• **PROBLEM DETAILS**
Extract the lines from the first line of the records below through the line containing "0, band: 0.2", inclusive, and reproduce them exactly as written.

• **MATERIAL FOR THIS EXERCISE**
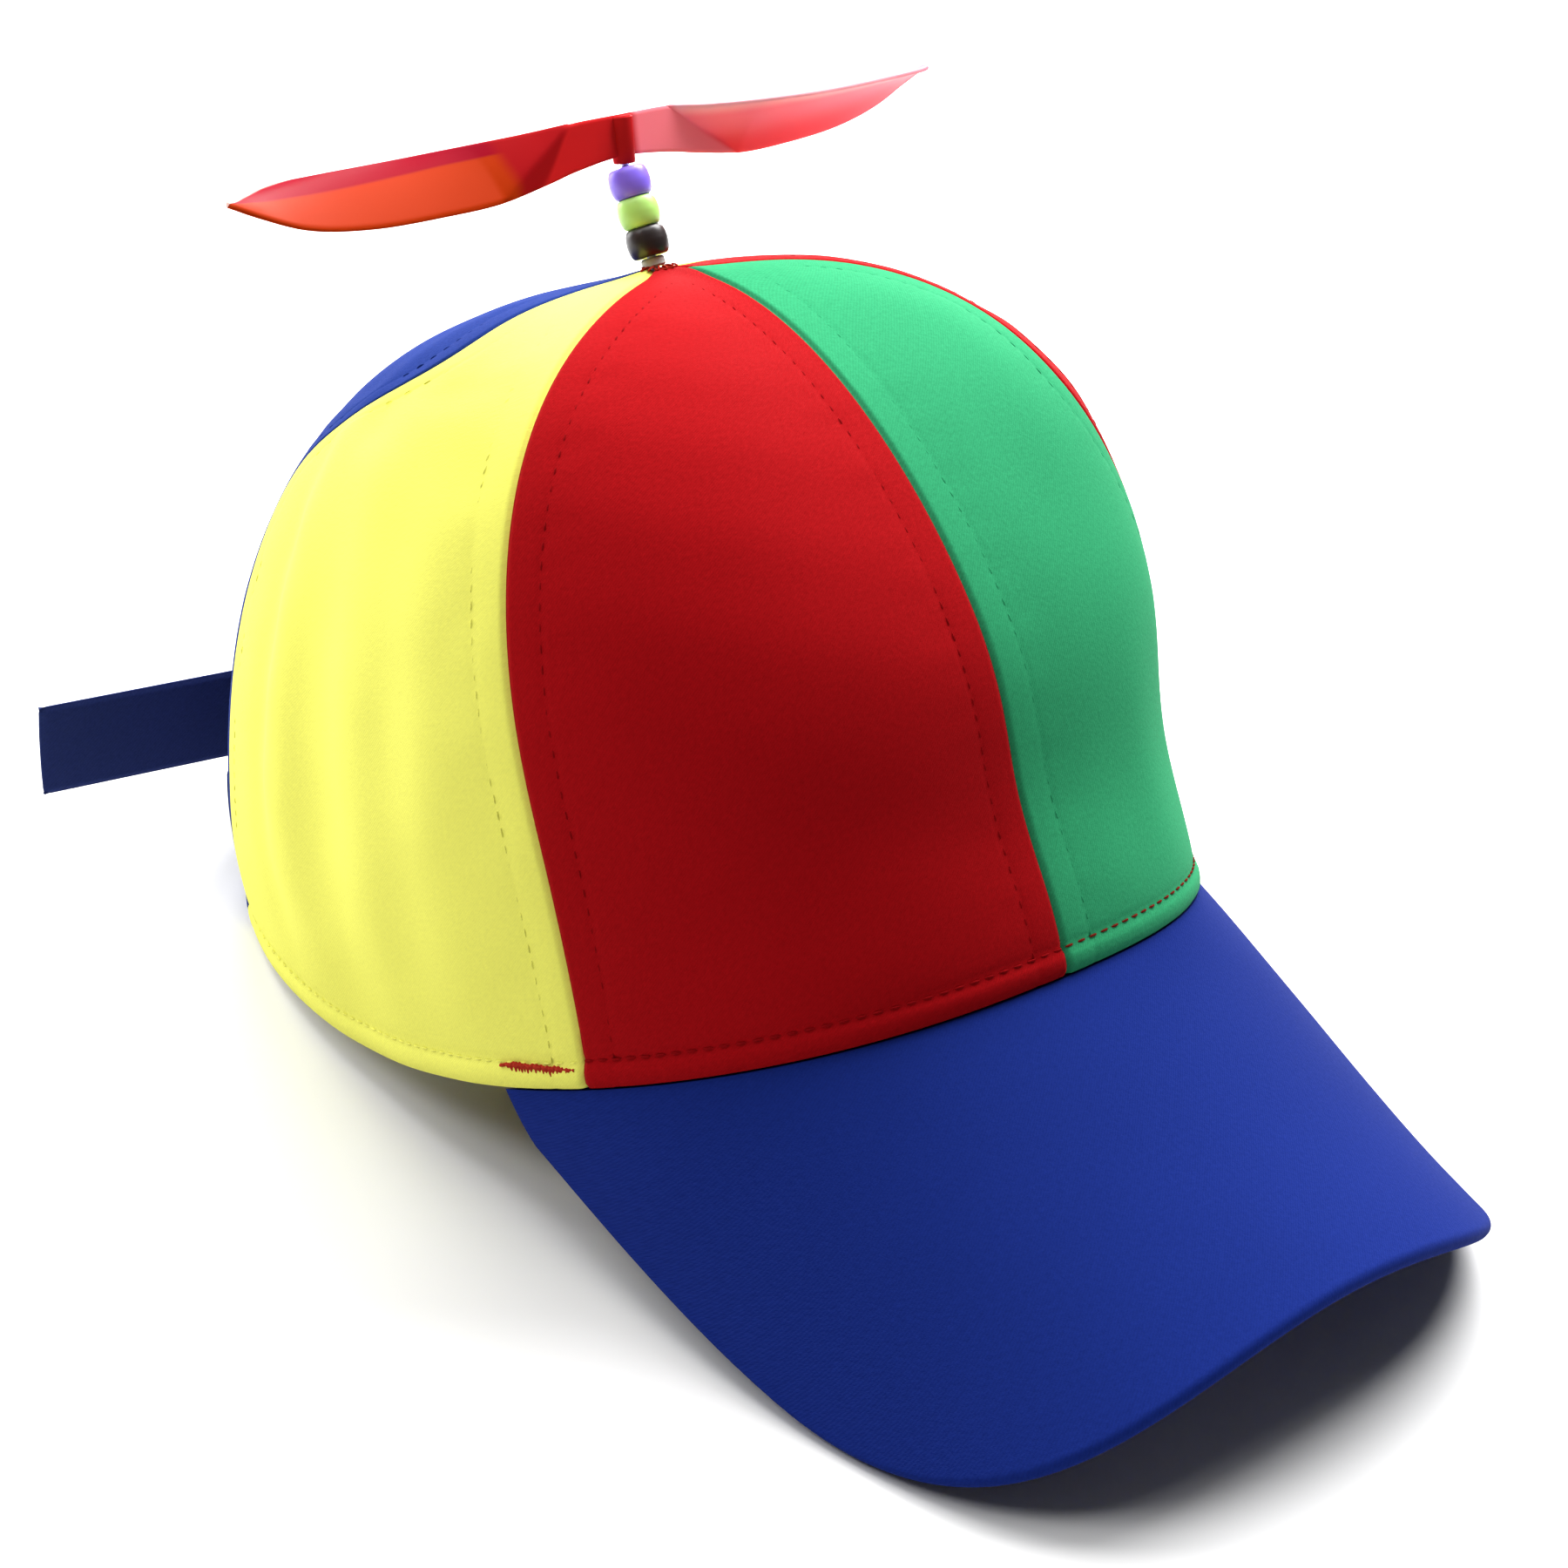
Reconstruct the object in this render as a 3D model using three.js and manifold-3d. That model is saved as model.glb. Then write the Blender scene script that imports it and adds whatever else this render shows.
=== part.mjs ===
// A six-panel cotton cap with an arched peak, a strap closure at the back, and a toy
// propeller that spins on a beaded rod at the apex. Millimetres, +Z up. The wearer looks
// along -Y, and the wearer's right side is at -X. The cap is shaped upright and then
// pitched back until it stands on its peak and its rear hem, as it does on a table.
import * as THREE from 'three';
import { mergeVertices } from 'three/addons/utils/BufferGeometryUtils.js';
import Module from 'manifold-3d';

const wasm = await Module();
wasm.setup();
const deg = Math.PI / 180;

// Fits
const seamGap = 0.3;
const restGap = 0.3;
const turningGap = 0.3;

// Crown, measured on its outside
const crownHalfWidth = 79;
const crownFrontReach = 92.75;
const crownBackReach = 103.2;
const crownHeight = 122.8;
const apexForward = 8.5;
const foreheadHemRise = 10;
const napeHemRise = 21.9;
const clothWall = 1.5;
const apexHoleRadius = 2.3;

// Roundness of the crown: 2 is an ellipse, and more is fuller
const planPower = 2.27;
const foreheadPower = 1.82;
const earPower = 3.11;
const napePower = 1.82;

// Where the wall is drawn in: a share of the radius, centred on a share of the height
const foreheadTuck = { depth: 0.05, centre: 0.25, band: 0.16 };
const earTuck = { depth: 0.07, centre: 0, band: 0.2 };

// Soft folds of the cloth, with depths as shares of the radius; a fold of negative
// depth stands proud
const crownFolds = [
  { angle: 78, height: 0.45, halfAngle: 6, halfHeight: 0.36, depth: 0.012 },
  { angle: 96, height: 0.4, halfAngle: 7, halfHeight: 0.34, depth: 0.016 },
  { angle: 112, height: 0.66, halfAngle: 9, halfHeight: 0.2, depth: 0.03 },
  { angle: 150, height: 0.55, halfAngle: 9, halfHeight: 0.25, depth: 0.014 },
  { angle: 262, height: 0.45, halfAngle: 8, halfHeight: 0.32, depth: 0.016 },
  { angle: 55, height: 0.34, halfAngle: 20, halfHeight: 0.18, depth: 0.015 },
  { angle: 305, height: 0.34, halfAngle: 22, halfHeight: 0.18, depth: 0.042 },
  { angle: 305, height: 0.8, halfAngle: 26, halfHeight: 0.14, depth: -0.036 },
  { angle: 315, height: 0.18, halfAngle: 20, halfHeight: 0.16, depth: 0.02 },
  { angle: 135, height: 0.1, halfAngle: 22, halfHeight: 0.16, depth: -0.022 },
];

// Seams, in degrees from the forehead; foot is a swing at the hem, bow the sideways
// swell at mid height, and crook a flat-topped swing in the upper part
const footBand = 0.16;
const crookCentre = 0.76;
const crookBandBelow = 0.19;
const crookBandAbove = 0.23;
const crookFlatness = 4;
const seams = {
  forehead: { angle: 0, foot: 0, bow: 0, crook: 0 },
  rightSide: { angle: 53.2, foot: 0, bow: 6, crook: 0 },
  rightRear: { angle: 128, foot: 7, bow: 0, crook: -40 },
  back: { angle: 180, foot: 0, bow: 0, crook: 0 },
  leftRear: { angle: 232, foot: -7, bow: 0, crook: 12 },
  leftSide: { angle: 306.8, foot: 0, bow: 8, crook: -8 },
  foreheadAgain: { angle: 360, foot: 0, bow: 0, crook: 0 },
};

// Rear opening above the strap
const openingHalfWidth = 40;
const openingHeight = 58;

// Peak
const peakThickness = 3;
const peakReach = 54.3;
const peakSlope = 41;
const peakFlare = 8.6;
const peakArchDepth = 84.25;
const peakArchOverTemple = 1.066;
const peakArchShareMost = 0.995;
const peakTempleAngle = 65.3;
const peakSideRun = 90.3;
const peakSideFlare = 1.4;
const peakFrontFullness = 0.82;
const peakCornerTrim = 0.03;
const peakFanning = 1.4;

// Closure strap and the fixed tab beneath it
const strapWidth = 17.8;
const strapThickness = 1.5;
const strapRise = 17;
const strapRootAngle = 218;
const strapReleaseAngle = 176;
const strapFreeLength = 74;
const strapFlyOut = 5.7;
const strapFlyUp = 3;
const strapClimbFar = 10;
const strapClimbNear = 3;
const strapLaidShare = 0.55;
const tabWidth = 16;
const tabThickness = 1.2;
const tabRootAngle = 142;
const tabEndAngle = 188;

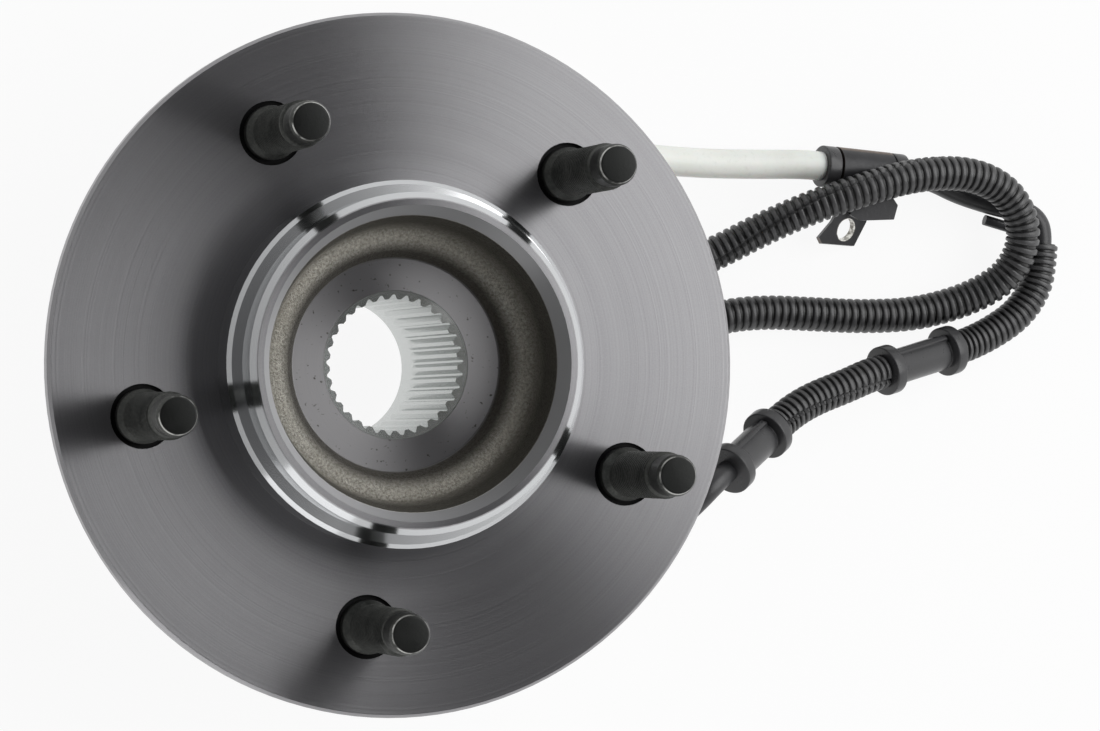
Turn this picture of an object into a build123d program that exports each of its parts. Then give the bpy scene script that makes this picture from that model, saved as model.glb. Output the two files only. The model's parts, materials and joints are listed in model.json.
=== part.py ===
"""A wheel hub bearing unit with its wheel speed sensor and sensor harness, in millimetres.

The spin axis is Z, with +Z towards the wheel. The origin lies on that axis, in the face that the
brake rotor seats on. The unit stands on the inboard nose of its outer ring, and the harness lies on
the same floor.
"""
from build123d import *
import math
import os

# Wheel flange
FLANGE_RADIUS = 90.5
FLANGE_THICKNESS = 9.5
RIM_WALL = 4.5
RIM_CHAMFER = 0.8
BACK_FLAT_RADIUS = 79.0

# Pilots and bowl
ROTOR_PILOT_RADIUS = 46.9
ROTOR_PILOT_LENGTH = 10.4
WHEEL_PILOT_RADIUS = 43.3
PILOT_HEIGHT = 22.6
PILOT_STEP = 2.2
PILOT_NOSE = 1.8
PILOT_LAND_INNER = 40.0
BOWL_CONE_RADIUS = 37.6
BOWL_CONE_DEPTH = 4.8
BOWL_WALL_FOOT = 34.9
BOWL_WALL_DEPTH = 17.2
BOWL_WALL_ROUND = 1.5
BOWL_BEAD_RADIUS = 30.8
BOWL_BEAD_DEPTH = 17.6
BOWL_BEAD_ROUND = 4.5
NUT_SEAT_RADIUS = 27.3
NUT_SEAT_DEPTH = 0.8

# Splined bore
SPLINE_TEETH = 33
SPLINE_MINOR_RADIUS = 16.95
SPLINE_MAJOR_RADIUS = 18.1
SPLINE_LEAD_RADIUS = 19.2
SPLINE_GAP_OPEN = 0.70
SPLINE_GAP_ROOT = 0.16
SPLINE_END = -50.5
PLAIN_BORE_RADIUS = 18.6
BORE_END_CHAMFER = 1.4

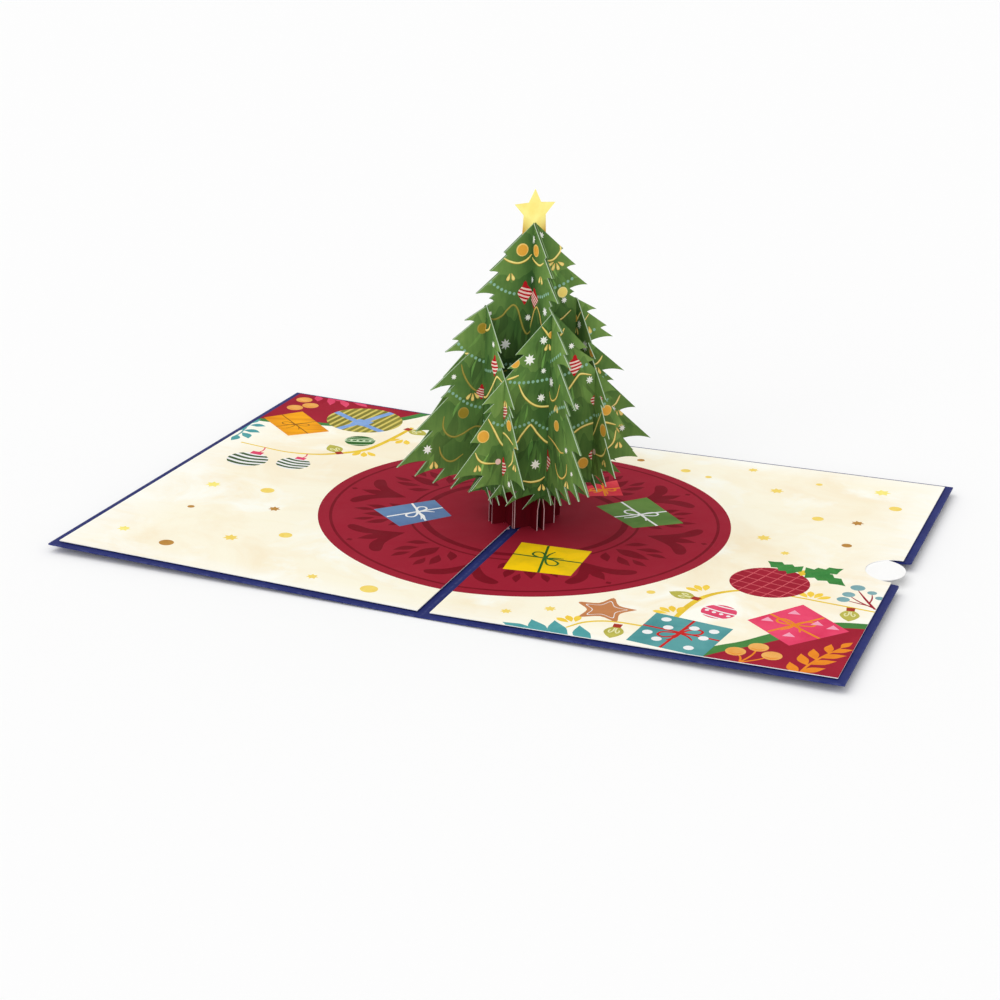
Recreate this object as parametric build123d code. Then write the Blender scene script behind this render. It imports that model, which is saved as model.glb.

• **ANSWER TO THE PROBLEM**
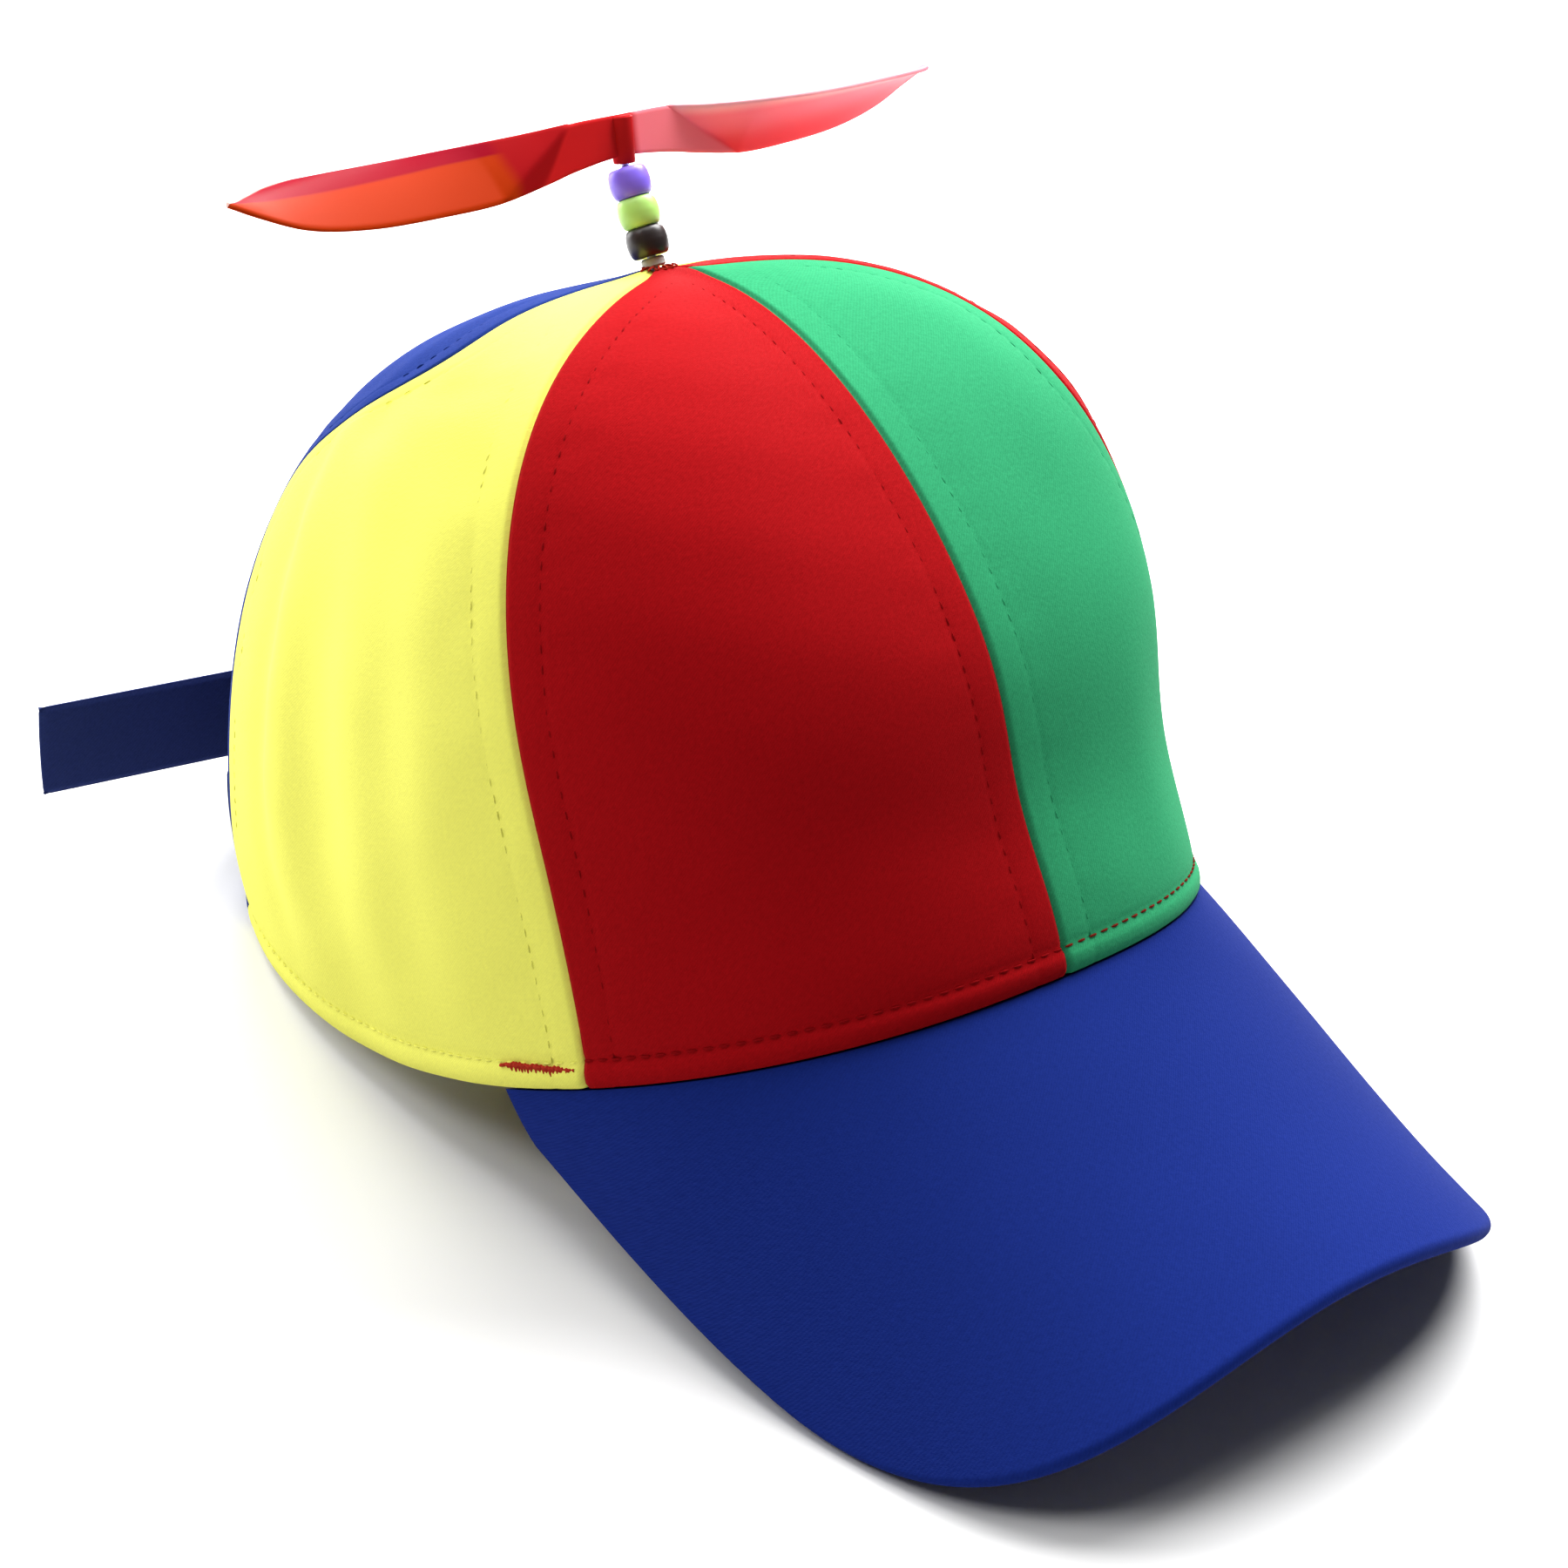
Reconstruct the object in this render as a 3D model using three.js and manifold-3d. That model is saved as model.glb. Then write the Blender scene script that imports it and adds whatever else this render shows.
=== part.mjs ===
// A six-panel cotton cap with an arched peak, a strap closure at the back, and a toy
// propeller that spins on a beaded rod at the apex. Millimetres, +Z up. The wearer looks
// along -Y, and the wearer's right side is at -X. The cap is shaped upright and then
// pitched back until it stands on its peak and its rear hem, as it does on a table.
import * as THREE from 'three';
import { mergeVertices } from 'three/addons/utils/BufferGeometryUtils.js';
import Module from 'manifold-3d';

const wasm = await Module();
wasm.setup();
const deg = Math.PI / 180;

// Fits
const seamGap = 0.3;
const restGap = 0.3;
const turningGap = 0.3;

// Crown, measured on its outside
const crownHalfWidth = 79;
const crownFrontReach = 92.75;
const crownBackReach = 103.2;
const crownHeight = 122.8;
const apexForward = 8.5;
const foreheadHemRise = 10;
const napeHemRise = 21.9;
const clothWall = 1.5;
const apexHoleRadius = 2.3;

// Roundness of the crown: 2 is an ellipse, and more is fuller
const planPower = 2.27;
const foreheadPower = 1.82;
const earPower = 3.11;
const napePower = 1.82;

// Where the wall is drawn in: a share of the radius, centred on a share of the height
const foreheadTuck = { depth: 0.05, centre: 0.25, band: 0.16 };
const earTuck = { depth: 0.07, centre: 0, band: 0.2 };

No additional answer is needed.